The problem is that these same clubs were happy to take Sky’s money when it suited them. Now Sky knows it’s TV rights deal for the EFL games constitute such a high proportion of those club’s revenue, it can hold the clubs and its fans to ransom and to hell with the consequences for anyone else. In fact, the cynic in me says it would be encouraged by the potential of decrease in attendances as it would only increase dependence from those same clubs on Sky’s TV rights deal revenue. It’s hard to see anything but a Sky win here.
And whilst BT Sport seem to have established themselves as a secondary party to Sky in the fight for Premier League TV rights, the latest round of bidding was overshadowed by rumours of their financial insecurity.
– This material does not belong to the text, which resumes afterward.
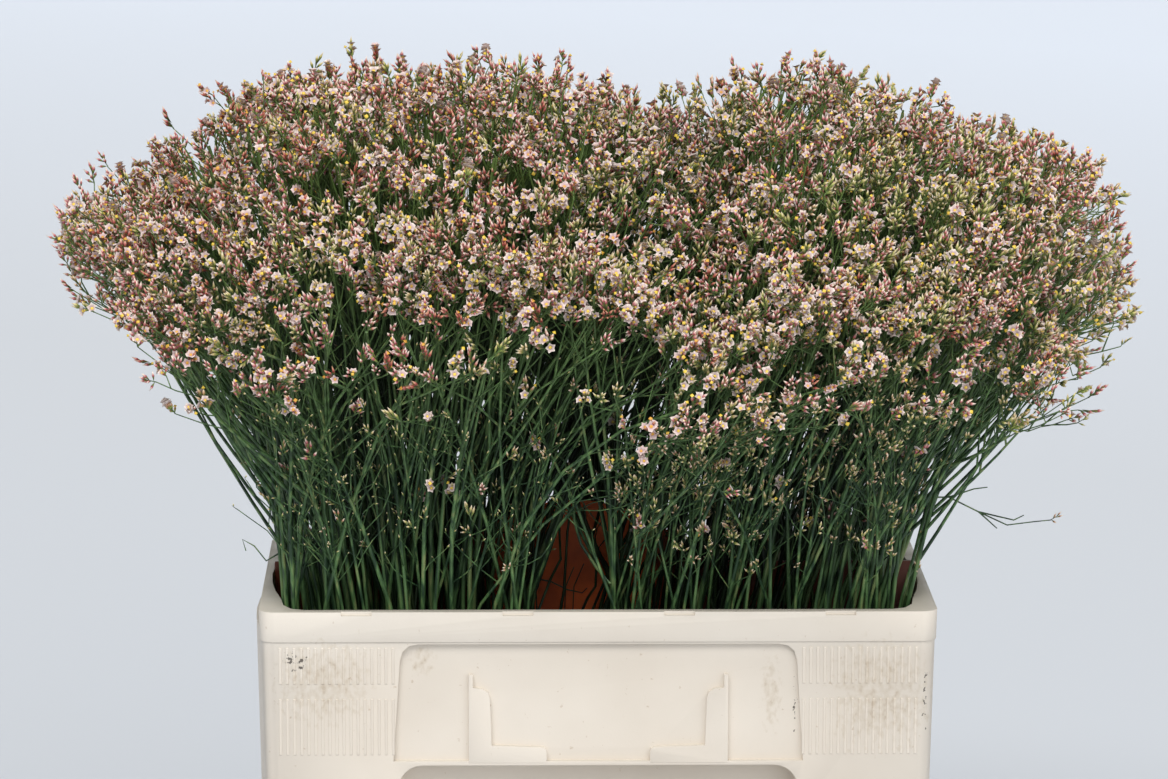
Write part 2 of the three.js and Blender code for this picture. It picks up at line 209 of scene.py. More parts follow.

Furthermore, any substantial deals with new partners that were spoken of like Amazon (who after rumours of grander intentions bought only the smallest TV rights package, showing only two full match-days), will likely be ignored due to the risks played out in the story of ITV Digital.
And ultimately that’s the main legacy of this story, as well as the increased financial regulation that exist for English football clubs today, is the increased power and influence of Sky in British football.
Additionally, and unlike many predicted at the time, the number of professional football clubs didn’t fall, in fact the Football League has the same composition now as it did then and after years of recovery is in as strong a position as ever.
Just look at the recent England squads and the number of players involved with Football League clubs on their CV (like Brighton’s very own Lewis Dunk), or the number of Premier League teams who were not that long ago playing in the lower divisions of the Football League. There are plenty of examples which show that the Football League’s influence on English Football is still very strong, and long may it continue.